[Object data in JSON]
((
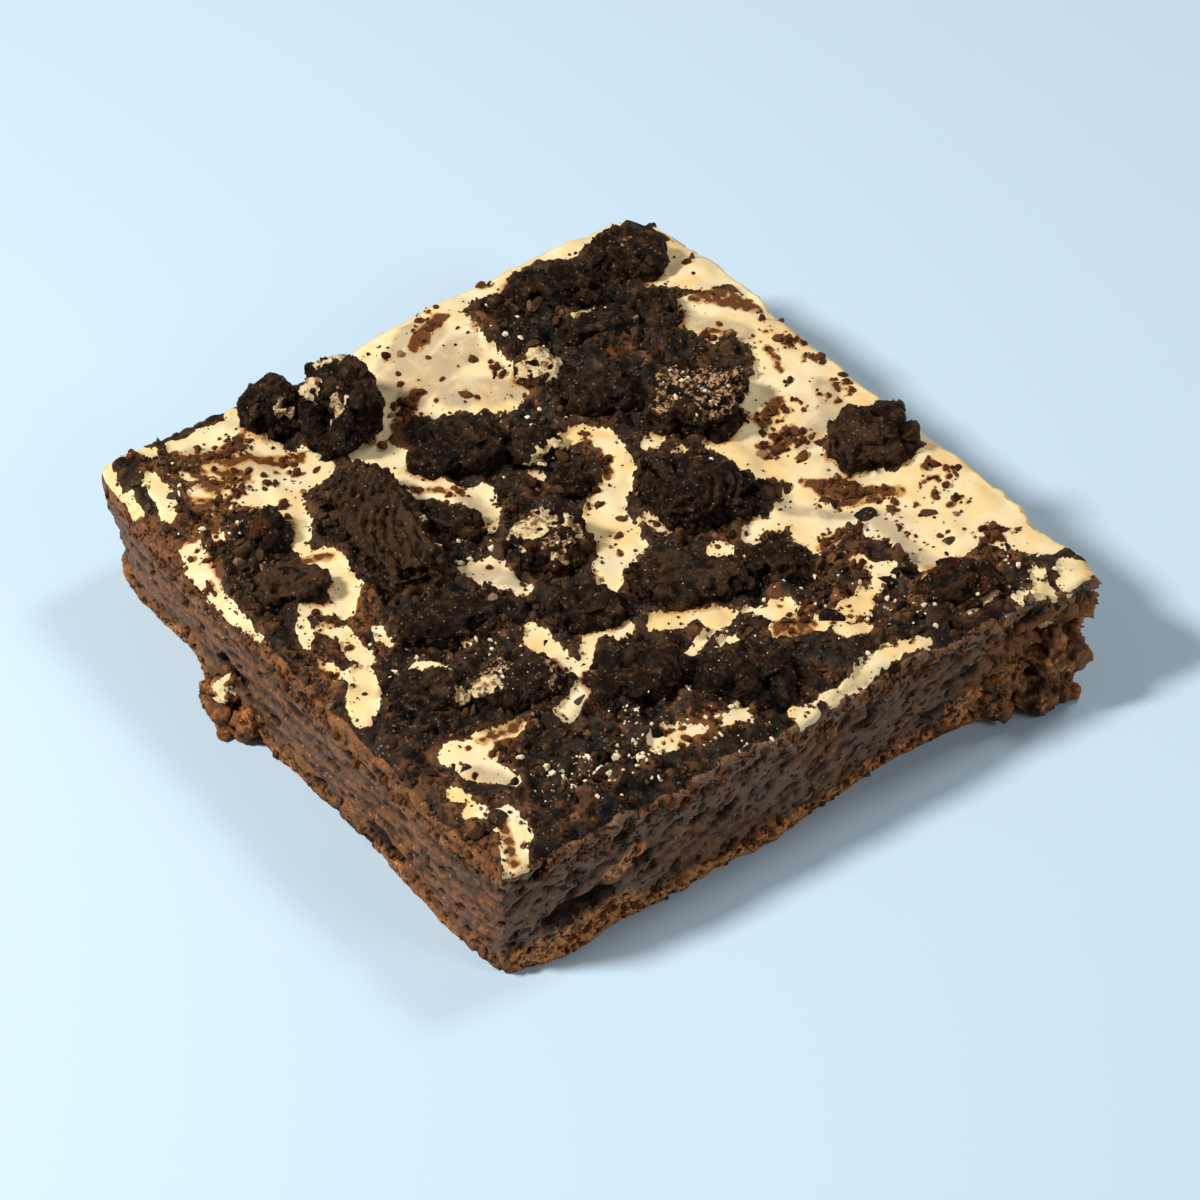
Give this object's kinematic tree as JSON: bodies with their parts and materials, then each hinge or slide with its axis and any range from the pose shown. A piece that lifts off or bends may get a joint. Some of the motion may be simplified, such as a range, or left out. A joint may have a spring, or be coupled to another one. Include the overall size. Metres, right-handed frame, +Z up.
{
  "type": "chocolate brownie",
  "caption": "Square chocolate brownie with a baked cream layer, broken chocolate biscuit and crumbs pressed into its top, and plain cut sides.",
  "frame": {"origin": "middle of the flat underside of the square", "axes": "+Z up, out of the top; +X and +Y along the cut sides, with the front corner at -X -Y"},
  "size_m": [0.0945, 0.0915, 0.0267],
  "materials": {
    "base": "moist dark brown crumb, smeared by the knife, with small pores",
    "cream": "smooth baked cream, soft sheen, stained brown round its crumbs",
    "biscuit": "near-black dry broken biscuit, granular"
  },
  "bodies": {
    "root": {"brownie_base": "base", "cream_topping": "cream", "biscuit_piece_01": "biscuit", "biscuit_piece_02": "biscuit", "biscuit_piece_03": "biscuit", "biscuit_piece_04": "biscuit", "biscuit_piece_05": "biscuit", "biscuit_piece_06": "biscuit", "biscuit_piece_07": "biscuit", "biscuit_piece_08": "biscuit", "biscuit_piece_09": "biscuit", "biscuit_piece_10": "biscuit", "biscuit_piece_11": "biscuit", "biscuit_piece_12": "biscuit", "biscuit_piece_13": "biscuit", "biscuit_piece_14": "biscuit", "biscuit_piece_15": "biscuit", "biscuit_piece_16": "biscuit", "biscuit_piece_17": "biscuit", "biscuit_piece_18": "biscuit", "biscuit_piece_19": "biscuit", "biscuit_piece_20": "biscuit", "biscuit_piece_21": "biscuit", "biscuit_piece_22": "biscuit", "biscuit_piece_23": "biscuit", "biscuit_piece_24": "biscuit", "biscuit_piece_25": "biscuit", "biscuit_piece_26": "biscuit", "biscuit_piece_27": "biscuit", "biscuit_piece_28": "biscuit", "biscuit_piece_29": "biscuit"}
  },
  "joints": []
}
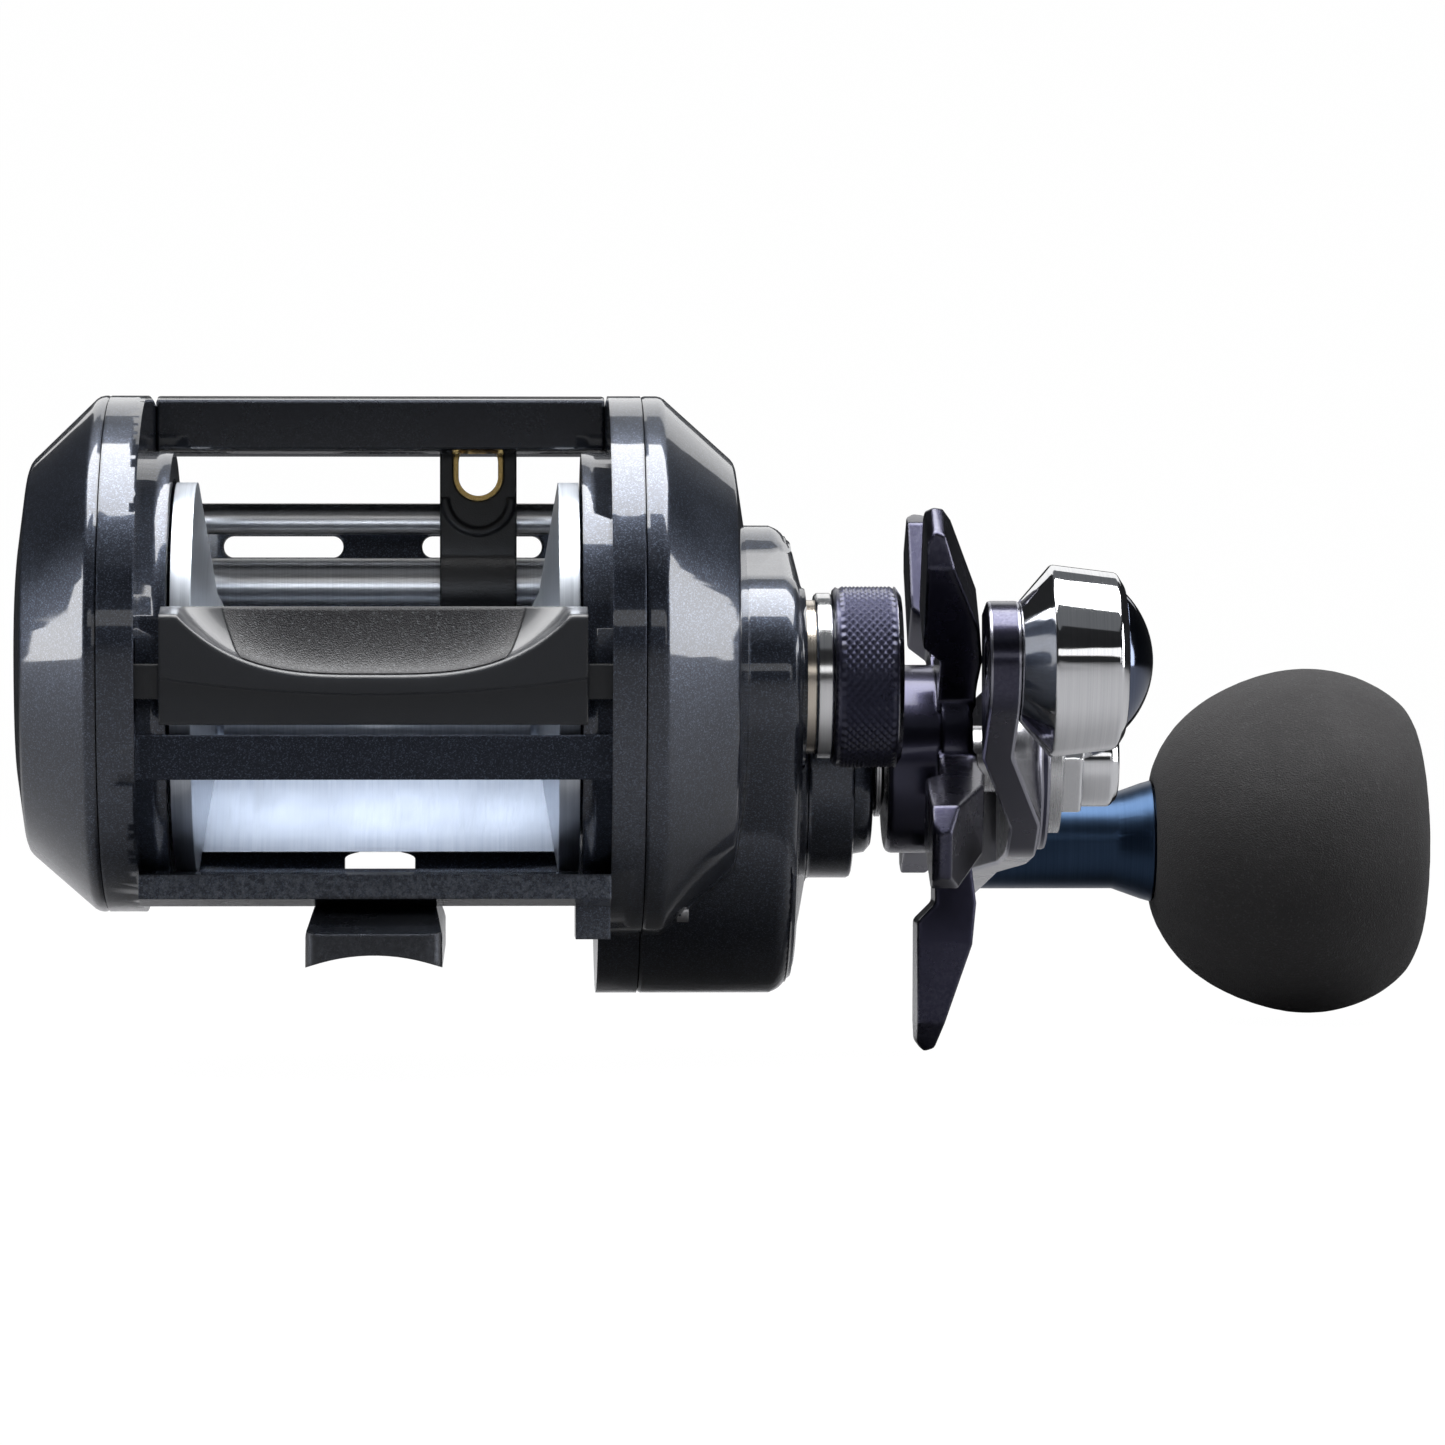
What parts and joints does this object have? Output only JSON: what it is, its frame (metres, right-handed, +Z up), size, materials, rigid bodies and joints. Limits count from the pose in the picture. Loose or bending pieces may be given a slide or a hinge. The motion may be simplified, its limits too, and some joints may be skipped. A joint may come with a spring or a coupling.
{
  "type": "bait-casting fishing reel",
  "caption": "Low-profile bait-casting reel with level wind, thumb bar, star drag and a single-knob power handle.",
  "frame": {"origin": "middle of the saddle under the reel foot, where the foot lies on the rod", "axes": "+X to the handle side along the spool axis, +Y to the rod tip, +Z up away from the rod"},
  "size_m": [0.1779, 0.1504, 0.0793],
  "materials": {
    "body_paint": "metallic blue-black gloss paint over aluminium",
    "shield_satin": "satin blue-silver anodised aluminium",
    "thumb_gloss": "semi-gloss blue-black moulded plastic",
    "thumb_grip": "fine-grained charcoal thumb pad",
    "spool_satin": "satin silver anodised aluminium",
    "steel": "turned and polished steel",
    "chrome": "bright chrome",
    "smoke_gloss": "smoked mirror finish",
    "brass": "machined brass and gold-coloured liner",
    "dark_anodised": "dark indigo anodised aluminium",
    "blue_anodised": "deep blue anodised aluminium",
    "black_plastic": "black moulded plastic",
    "foam": "closed-cell charcoal foam"
  },
  "bodies": {
    "reel_body": {"frame": "body_paint", "palm_side_cover": "body_paint", "gear_side_cover": "body_paint", "hood": "body_paint", "front_plate": "body_paint", "front_shield": "shield_satin", "reel_foot": "body_paint", "foot_screws": "steel", "cover_screws": "steel", "guide_rod": "steel", "worm_tube": "steel", "worm_bushings": "black_plastic", "brake_drum": "brass", "palm_bearing": "steel", "pinion_bearings": "steel", "cap_bearing": "steel", "drive_bearing": "steel", "anti_reverse_bearing": "steel", "bearing_retainer": "body_paint", "yoke_springs": "steel", "thread_ring": "chrome", "cap_collar": "chrome"},
    "spool": {"spool": "spool_satin", "spool_shaft": "steel", "brake_hub": "black_plastic", "brake_blocks": "black_plastic"},
    "crank": {"drive_shaft": "steel", "drive_gear": "brass", "cross_gear": "black_plastic", "drag_washers": "black_plastic", "drag_plates": "steel", "pressure_plate": "steel", "clutch_sleeve": "steel", "drag_springs": "steel", "handle_arm": "dark_anodised", "handle_washer": "steel", "handle_nut": "chrome", "nut_cap": "chrome", "counterweight": "chrome", "counterweight_cap": "smoke_gloss", "knob_spindle": "steel", "knob_screw": "steel"},
    "star": {"star_drag": "dark_anodised"},
    "knob": {"knob_ferrule": "blue_anodised", "knob_grip": "foam", "knob_bearings": "steel"},
    "cast_control": {"cast_control_cap": "dark_anodised", "cap_shim": "brass"},
    "worm": {"worm_shaft": "steel", "worm_gear": "black_plastic"},
    "guide": {"line_guide": "black_plastic", "guide_insert": "brass", "guide_pawl": "steel", "pawl_cap": "steel"},
    "thumb_lever": {"thumb_bar": "thumb_gloss", "thumb_pad": "thumb_grip"},
    "clutch_yoke": {"clutch_yoke": "black_plastic"},
    "clutch_cam": {"clutch_cam": "steel"},
    "pinion": {"pinion": "brass"}
  },
  "joints": [
    {"name": "crank_turn", "type": "hinge", "parent": "reel_body", "child": "crank", "pos_m": [0.078, 0.024, 0.0213], "axis": [1, 0, 0], "continuous": true},
    {"name": "spool_spin", "type": "hinge", "parent": "reel_body", "child": "spool", "pos_m": [0, 0, 0.0313], "axis": [1, 0, 0], "continuous": true},
    {"name": "worm_spin", "type": "hinge", "parent": "reel_body", "child": "worm", "pos_m": [0, 0.03, 0.0427], "axis": [1, 0, 0], "continuous": true},
    {"name": "guide_travel", "type": "slide", "parent": "reel_body", "child": "guide", "axis": [1, 0, 0], "range_m": [-0.02775, 0.00425]},
    {"name": "thumb_press", "type": "slide", "parent": "reel_body", "child": "thumb_lever", "axis": [0, 0, -1], "range_m": [0, 0.005]},
    {"name": "cam_turn", "type": "hinge", "parent": "reel_body", "child": "clutch_cam", "pos_m": [0.031, 0, 0.0313], "axis": [1, 0, 0], "range_deg": [0, 10]},
    {"name": "yoke_slide", "type": "slide", "parent": "reel_body", "child": "clutch_yoke", "axis": [1, 0, 0], "range_m": [0, 0.0015]},
    {"name": "pinion_spin", "type": "hinge", "parent": "clutch_yoke", "child": "pinion", "pos_m": [0.038, 0, 0.0313], "axis": [1, 0, 0], "continuous": true},
    {"name": "cap_turn", "type": "hinge", "parent": "reel_body", "child": "cast_control", "pos_m": [0.057, 0, 0.0313], "axis": [1, 0, 0], "range_deg": [-180, 180]},
    {"name": "star_turn", "type": "hinge", "parent": "crank", "child": "star", "pos_m": [0.066, 0.024, 0.0213], "axis": [1, 0, 0], "range_deg": [-180, 180]},
    {"name": "knob_spin", "type": "hinge", "parent": "crank", "child": "knob", "pos_m": [0.1, 0.094, 0.0094], "axis": [1, 0, 0], "continuous": true}
  ],
  "couplings": [
    {"joint": "spool_spin", "follows": "crank_turn", "ratio": -5.8},
    {"joint": "pinion_spin", "follows": "crank_turn", "ratio": -5.8},
    {"joint": "worm_spin", "follows": "crank_turn", "ratio": -1.6471},
    {"joint": "yoke_slide", "follows": "thumb_press", "ratio": 0.3},
    {"joint": "cam_turn", "follows": "thumb_press", "rad_per_m": 34.9}
  ]
}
))
Objective -> The records above are to be reproduced exactly; the pictures are to be left out.

Answer to the task ->
Give this object's kinematic tree as JSON: bodies with their parts and materials, then each hinge or slide with its axis and any range from the pose shown. A piece that lifts off or bends may get a joint. Some of the motion may be simplified, such as a range, or left out. A joint may have a spring, or be coupled to another one. Include the overall size. Metres, right-handed frame, +Z up.
{
  "type": "chocolate brownie",
  "caption": "Square chocolate brownie with a baked cream layer, broken chocolate biscuit and crumbs pressed into its top, and plain cut sides.",
  "frame": {"origin": "middle of the flat underside of the square", "axes": "+Z up, out of the top; +X and +Y along the cut sides, with the front corner at -X -Y"},
  "size_m": [0.0945, 0.0915, 0.0267],
  "materials": {
    "base": "moist dark brown crumb, smeared by the knife, with small pores",
    "cream": "smooth baked cream, soft sheen, stained brown round its crumbs",
    "biscuit": "near-black dry broken biscuit, granular"
  },
  "bodies": {
    "root": {"brownie_base": "base", "cream_topping": "cream", "biscuit_piece_01": "biscuit", "biscuit_piece_02": "biscuit", "biscuit_piece_03": "biscuit", "biscuit_piece_04": "biscuit", "biscuit_piece_05": "biscuit", "biscuit_piece_06": "biscuit", "biscuit_piece_07": "biscuit", "biscuit_piece_08": "biscuit", "biscuit_piece_09": "biscuit", "biscuit_piece_10": "biscuit", "biscuit_piece_11": "biscuit", "biscuit_piece_12": "biscuit", "biscuit_piece_13": "biscuit", "biscuit_piece_14": "biscuit", "biscuit_piece_15": "biscuit", "biscuit_piece_16": "biscuit", "biscuit_piece_17": "biscuit", "biscuit_piece_18": "biscuit", "biscuit_piece_19": "biscuit", "biscuit_piece_20": "biscuit", "biscuit_piece_21": "biscuit", "biscuit_piece_22": "biscuit", "biscuit_piece_23": "biscuit", "biscuit_piece_24": "biscuit", "biscuit_piece_25": "biscuit", "biscuit_piece_26": "biscuit", "biscuit_piece_27": "biscuit", "biscuit_piece_28": "biscuit", "biscuit_piece_29": "biscuit"}
  },
  "joints": []
}
What parts and joints does this object have? Output only JSON: what it is, its frame (metres, right-handed, +Z up), size, materials, rigid bodies and joints. Limits count from the pose in the picture. Loose or bending pieces may be given a slide or a hinge. The motion may be simplified, its limits too, and some joints may be skipped. A joint may come with a spring or a coupling.
{
  "type": "bait-casting fishing reel",
  "caption": "Low-profile bait-casting reel with level wind, thumb bar, star drag and a single-knob power handle.",
  "frame": {"origin": "middle of the saddle under the reel foot, where the foot lies on the rod", "axes": "+X to the handle side along the spool axis, +Y to the rod tip, +Z up away from the rod"},
  "size_m": [0.1779, 0.1504, 0.0793],
  "materials": {
    "body_paint": "metallic blue-black gloss paint over aluminium",
    "shield_satin": "satin blue-silver anodised aluminium",
    "thumb_gloss": "semi-gloss blue-black moulded plastic",
    "thumb_grip": "fine-grained charcoal thumb pad",
    "spool_satin": "satin silver anodised aluminium",
    "steel": "turned and polished steel",
    "chrome": "bright chrome",
    "smoke_gloss": "smoked mirror finish",
    "brass": "machined brass and gold-coloured liner",
    "dark_anodised": "dark indigo anodised aluminium",
    "blue_anodised": "deep blue anodised aluminium",
    "black_plastic": "black moulded plastic",
    "foam": "closed-cell charcoal foam"
  },
  "bodies": {
    "reel_body": {"frame": "body_paint", "palm_side_cover": "body_paint", "gear_side_cover": "body_paint", "hood": "body_paint", "front_plate": "body_paint", "front_shield": "shield_satin", "reel_foot": "body_paint", "foot_screws": "steel", "cover_screws": "steel", "guide_rod": "steel", "worm_tube": "steel", "worm_bushings": "black_plastic", "brake_drum": "brass", "palm_bearing": "steel", "pinion_bearings": "steel", "cap_bearing": "steel", "drive_bearing": "steel", "anti_reverse_bearing": "steel", "bearing_retainer": "body_paint", "yoke_springs": "steel", "thread_ring": "chrome", "cap_collar": "chrome"},
    "spool": {"spool": "spool_satin", "spool_shaft": "steel", "brake_hub": "black_plastic", "brake_blocks": "black_plastic"},
    "crank": {"drive_shaft": "steel", "drive_gear": "brass", "cross_gear": "black_plastic", "drag_washers": "black_plastic", "drag_plates": "steel", "pressure_plate": "steel", "clutch_sleeve": "steel", "drag_springs": "steel", "handle_arm": "dark_anodised", "handle_washer": "steel", "handle_nut": "chrome", "nut_cap": "chrome", "counterweight": "chrome", "counterweight_cap": "smoke_gloss", "knob_spindle": "steel", "knob_screw": "steel"},
    "star": {"star_drag": "dark_anodised"},
    "knob": {"knob_ferrule": "blue_anodised", "knob_grip": "foam", "knob_bearings": "steel"},
    "cast_control": {"cast_control_cap": "dark_anodised", "cap_shim": "brass"},
    "worm": {"worm_shaft": "steel", "worm_gear": "black_plastic"},
    "guide": {"line_guide": "black_plastic", "guide_insert": "brass", "guide_pawl": "steel", "pawl_cap": "steel"},
    "thumb_lever": {"thumb_bar": "thumb_gloss", "thumb_pad": "thumb_grip"},
    "clutch_yoke": {"clutch_yoke": "black_plastic"},
    "clutch_cam": {"clutch_cam": "steel"},
    "pinion": {"pinion": "brass"}
  },
  "joints": [
    {"name": "crank_turn", "type": "hinge", "parent": "reel_body", "child": "crank", "pos_m": [0.078, 0.024, 0.0213], "axis": [1, 0, 0], "continuous": true},
    {"name": "spool_spin", "type": "hinge", "parent": "reel_body", "child": "spool", "pos_m": [0, 0, 0.0313], "axis": [1, 0, 0], "continuous": true},
    {"name": "worm_spin", "type": "hinge", "parent": "reel_body", "child": "worm", "pos_m": [0, 0.03, 0.0427], "axis": [1, 0, 0], "continuous": true},
    {"name": "guide_travel", "type": "slide", "parent": "reel_body", "child": "guide", "axis": [1, 0, 0], "range_m": [-0.02775, 0.00425]},
    {"name": "thumb_press", "type": "slide", "parent": "reel_body", "child": "thumb_lever", "axis": [0, 0, -1], "range_m": [0, 0.005]},
    {"name": "cam_turn", "type": "hinge", "parent": "reel_body", "child": "clutch_cam", "pos_m": [0.031, 0, 0.0313], "axis": [1, 0, 0], "range_deg": [0, 10]},
    {"name": "yoke_slide", "type": "slide", "parent": "reel_body", "child": "clutch_yoke", "axis": [1, 0, 0], "range_m": [0, 0.0015]},
    {"name": "pinion_spin", "type": "hinge", "parent": "clutch_yoke", "child": "pinion", "pos_m": [0.038, 0, 0.0313], "axis": [1, 0, 0], "continuous": true},
    {"name": "cap_turn", "type": "hinge", "parent": "reel_body", "child": "cast_control", "pos_m": [0.057, 0, 0.0313], "axis": [1, 0, 0], "range_deg": [-180, 180]},
    {"name": "star_turn", "type": "hinge", "parent": "crank", "child": "star", "pos_m": [0.066, 0.024, 0.0213], "axis": [1, 0, 0], "range_deg": [-180, 180]},
    {"name": "knob_spin", "type": "hinge", "parent": "crank", "child": "knob", "pos_m": [0.1, 0.094, 0.0094], "axis": [1, 0, 0], "continuous": true}
  ],
  "couplings": [
    {"joint": "spool_spin", "follows": "crank_turn", "ratio": -5.8},
    {"joint": "pinion_spin", "follows": "crank_turn", "ratio": -5.8},
    {"joint": "worm_spin", "follows": "crank_turn", "ratio": -1.6471},
    {"joint": "yoke_slide", "follows": "thumb_press", "ratio": 0.3},
    {"joint": "cam_turn", "follows": "thumb_press", "rad_per_m": 34.9}
  ]
}